It's easy for us to compare ourselves with others. We often compare ourselves with everything. "I bet they have more money than me." "She's so much prettier than me." "He always gets the girls." Do these sound familiar to you? I know I'm constantly comparing myself with others - and I do that with everything! But what about this question: Who suffers greater? I have a lot of issues, but I always compare myself and think "They suffer more than I do." Yes, there are people who do suffer more than me, but this isn't really what you or I should think; rather what we should be asking ourselves is "What am I go to do about my suffering?" It's not so much about what we go through, but what we're going to do about it.
Now you may say "There's nothing I can do about my suffering!" I get that, I really do.

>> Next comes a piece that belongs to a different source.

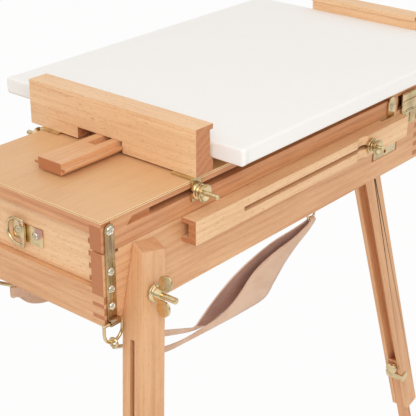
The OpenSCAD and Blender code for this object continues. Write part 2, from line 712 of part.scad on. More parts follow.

Maybe you have that debilitating disease that you can't find a cure for. Maybe you're about to lose your home. Maybe you lost a child. I'm not going to tell you that you're not suffering. Things may seem hopeless, but there's ALWAYS hope! Some of my mental illnesses I can't take any medications for (my ADHD, Depression, and severe anxiety). Meds for ADHD cause worse hallucinations for people who already struggle with hallucinations. I can't take any anti-depressants because they make me even more suicidal, and I can't be treated for it with ECT (electroconvulsive therapy) because I have a brain injury. As for my severe anxiety, I take too many meds already so no one will give me anything for it. Even my meds to treat my hallucinations doesn't always work. There are times I still hallucinate. There are times I still hear voices. There are times I get delusional or paranoid still. Meds don't fix everything. Sometimes there are things we just have to live with.
But there are people I look at and think "Who am I to complain about my problems? They have things FAR worse than me!" I do this a lot honestly. They easily become inspirations for me too. If they can keep going I should too!
We all have our own battles we have to go through. It doesn't matter who has things worse than us. What matters is what we do with it. I can spend all day complaining about my problems. I can spend all day thinking "They have it worse than me, what the heck am I doing with my life?" Or, I can focus on Jesus to get me through my battles. It's not easy. Trust me, I know it's not easy. When I get really down, it's hard to remind myself that Jesus really does love me. Just last week, I felt really suicidal. I locked myself in the closet to keep myself safe. But even then, I thought of different ways to do it. I begged God in my tears "Have mercy on me! Spare my life! I don't want to die by my own hands!" Eventually I asked my husband to remind me of how God thinks of me. After that I started feeling a bit better (at least enough to not go through any suicidal attempts). In our battles, cling to the feet of Jesus and don't let go!
Jacob got in a fight (I don't mean a fight with words, but a physical fight) with the angel of the LORD (which some believe to be Jesus) and told the angel that he would not let go until he was blessed (Genesis 32:22-31). Cling to Jesus in your struggles and don't let him go. He WILL rescue you in your time of need. He will never let you go through your battles alone. He is always with you. Cling to Him.